:: Data provided ::

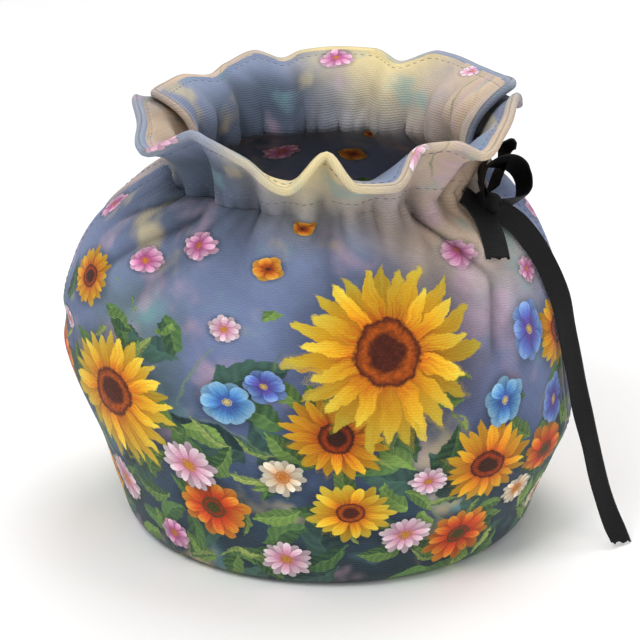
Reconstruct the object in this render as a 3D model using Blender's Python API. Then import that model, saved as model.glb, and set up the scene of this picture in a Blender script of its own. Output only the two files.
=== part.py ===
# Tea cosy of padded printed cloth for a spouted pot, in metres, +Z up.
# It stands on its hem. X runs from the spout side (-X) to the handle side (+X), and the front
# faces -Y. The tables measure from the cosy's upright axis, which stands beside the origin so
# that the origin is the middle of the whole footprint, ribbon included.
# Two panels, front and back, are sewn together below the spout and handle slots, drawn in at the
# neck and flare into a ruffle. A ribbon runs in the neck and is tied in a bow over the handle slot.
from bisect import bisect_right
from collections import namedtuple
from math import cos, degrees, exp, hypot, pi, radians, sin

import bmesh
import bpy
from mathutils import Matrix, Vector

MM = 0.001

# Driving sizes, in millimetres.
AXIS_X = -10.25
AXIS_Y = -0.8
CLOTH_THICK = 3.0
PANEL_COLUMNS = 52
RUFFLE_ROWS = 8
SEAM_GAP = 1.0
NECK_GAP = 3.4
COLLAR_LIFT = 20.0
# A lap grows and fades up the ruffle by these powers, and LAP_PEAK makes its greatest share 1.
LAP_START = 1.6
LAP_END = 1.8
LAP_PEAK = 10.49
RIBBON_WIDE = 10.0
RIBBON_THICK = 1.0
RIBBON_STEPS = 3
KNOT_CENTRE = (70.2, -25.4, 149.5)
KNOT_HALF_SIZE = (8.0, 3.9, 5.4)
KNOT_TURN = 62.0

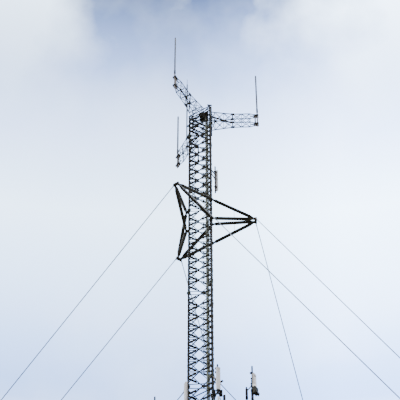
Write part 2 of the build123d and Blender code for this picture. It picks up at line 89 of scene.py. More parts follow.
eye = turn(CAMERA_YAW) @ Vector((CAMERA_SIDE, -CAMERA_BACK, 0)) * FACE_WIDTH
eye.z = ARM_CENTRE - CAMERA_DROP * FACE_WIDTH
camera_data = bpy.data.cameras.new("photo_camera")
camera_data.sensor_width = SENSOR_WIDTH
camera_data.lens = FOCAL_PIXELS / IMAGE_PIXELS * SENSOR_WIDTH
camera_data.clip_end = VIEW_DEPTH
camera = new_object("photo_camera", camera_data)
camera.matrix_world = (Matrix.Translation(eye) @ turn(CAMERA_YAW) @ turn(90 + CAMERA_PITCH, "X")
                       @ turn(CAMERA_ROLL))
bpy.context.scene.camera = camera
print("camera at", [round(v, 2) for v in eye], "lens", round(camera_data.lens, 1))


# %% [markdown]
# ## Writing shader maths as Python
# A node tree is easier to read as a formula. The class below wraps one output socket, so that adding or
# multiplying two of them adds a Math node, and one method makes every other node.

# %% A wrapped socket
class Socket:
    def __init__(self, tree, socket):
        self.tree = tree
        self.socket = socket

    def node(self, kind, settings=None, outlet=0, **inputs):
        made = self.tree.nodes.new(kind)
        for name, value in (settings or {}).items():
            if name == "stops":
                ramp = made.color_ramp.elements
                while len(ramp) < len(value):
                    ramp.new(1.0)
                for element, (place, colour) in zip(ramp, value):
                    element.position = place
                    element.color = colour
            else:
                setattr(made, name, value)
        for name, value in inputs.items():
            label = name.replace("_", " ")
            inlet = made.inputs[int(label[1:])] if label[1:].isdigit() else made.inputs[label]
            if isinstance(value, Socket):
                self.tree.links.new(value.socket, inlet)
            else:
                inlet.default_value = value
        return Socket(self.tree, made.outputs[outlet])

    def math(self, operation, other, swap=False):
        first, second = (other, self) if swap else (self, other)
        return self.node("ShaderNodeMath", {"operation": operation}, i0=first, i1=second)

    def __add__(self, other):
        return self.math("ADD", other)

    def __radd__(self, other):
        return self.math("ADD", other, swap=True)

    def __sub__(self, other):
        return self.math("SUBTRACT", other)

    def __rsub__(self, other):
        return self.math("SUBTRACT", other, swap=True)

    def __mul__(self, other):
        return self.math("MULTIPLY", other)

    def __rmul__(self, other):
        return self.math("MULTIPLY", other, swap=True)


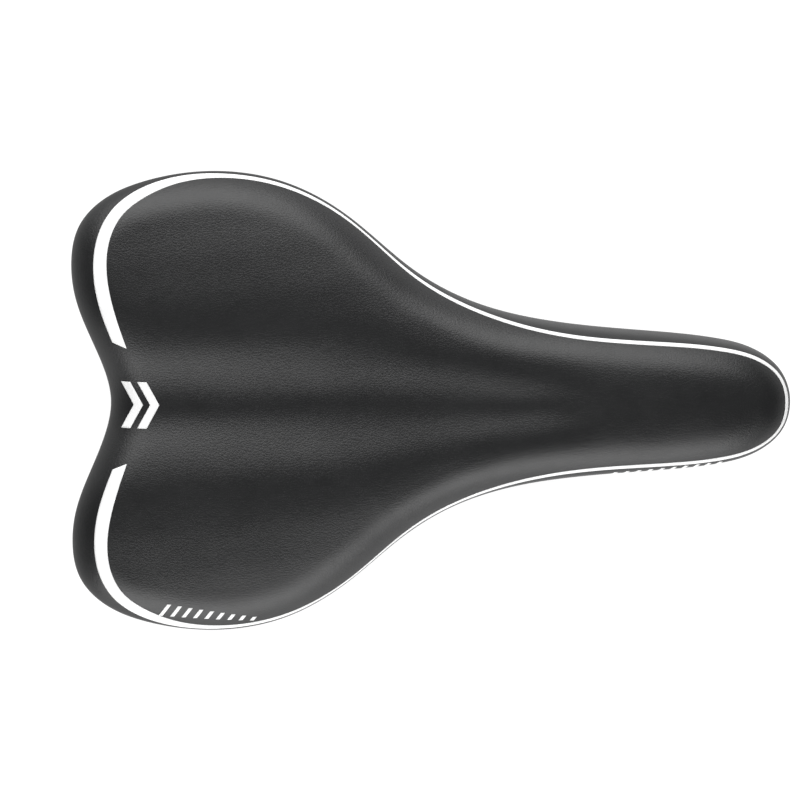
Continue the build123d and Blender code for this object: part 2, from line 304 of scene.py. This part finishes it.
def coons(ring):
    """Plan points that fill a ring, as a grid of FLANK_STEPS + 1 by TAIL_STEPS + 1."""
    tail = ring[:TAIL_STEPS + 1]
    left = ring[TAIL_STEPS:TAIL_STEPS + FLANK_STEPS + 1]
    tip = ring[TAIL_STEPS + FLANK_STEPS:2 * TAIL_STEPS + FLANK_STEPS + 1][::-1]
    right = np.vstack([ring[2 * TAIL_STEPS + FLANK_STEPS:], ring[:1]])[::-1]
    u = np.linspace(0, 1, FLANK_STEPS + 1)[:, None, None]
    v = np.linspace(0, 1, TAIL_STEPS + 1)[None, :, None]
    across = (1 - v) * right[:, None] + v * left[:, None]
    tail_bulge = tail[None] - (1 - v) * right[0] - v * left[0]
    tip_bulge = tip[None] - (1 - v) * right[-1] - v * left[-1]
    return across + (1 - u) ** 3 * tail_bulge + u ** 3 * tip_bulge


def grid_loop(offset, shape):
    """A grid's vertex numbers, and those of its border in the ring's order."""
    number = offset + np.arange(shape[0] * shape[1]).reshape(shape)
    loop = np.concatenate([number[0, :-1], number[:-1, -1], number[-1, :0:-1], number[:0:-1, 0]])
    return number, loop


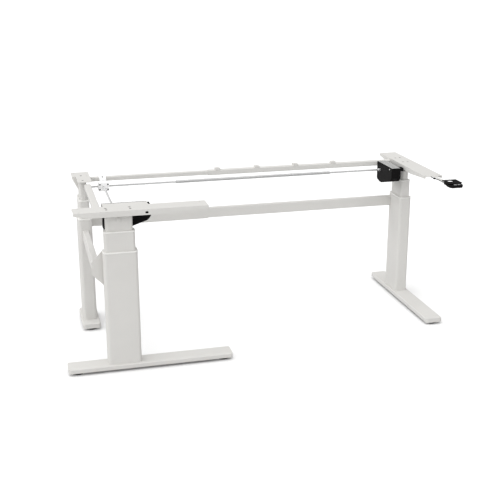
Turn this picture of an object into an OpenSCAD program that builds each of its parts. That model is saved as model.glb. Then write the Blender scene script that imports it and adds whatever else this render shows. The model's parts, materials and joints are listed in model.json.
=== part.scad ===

:::

▶ **Your instructions**:
Within the listing above, locate the line containing "Write part 2" and the line containing "[round(v, 2) for". Reproduce those two lines and all lines between them exactly, with nothing added.

▶ **Full answer**:
Write part 2 of the build123d and Blender code for this picture. It picks up at line 89 of scene.py. More parts follow.
eye = turn(CAMERA_YAW) @ Vector((CAMERA_SIDE, -CAMERA_BACK, 0)) * FACE_WIDTH
eye.z = ARM_CENTRE - CAMERA_DROP * FACE_WIDTH
camera_data = bpy.data.cameras.new("photo_camera")
camera_data.sensor_width = SENSOR_WIDTH
camera_data.lens = FOCAL_PIXELS / IMAGE_PIXELS * SENSOR_WIDTH
camera_data.clip_end = VIEW_DEPTH
camera = new_object("photo_camera", camera_data)
camera.matrix_world = (Matrix.Translation(eye) @ turn(CAMERA_YAW) @ turn(90 + CAMERA_PITCH, "X")
                       @ turn(CAMERA_ROLL))
bpy.context.scene.camera = camera
print("camera at", [round(v, 2) for v in eye], "lens", round(camera_data.lens, 1))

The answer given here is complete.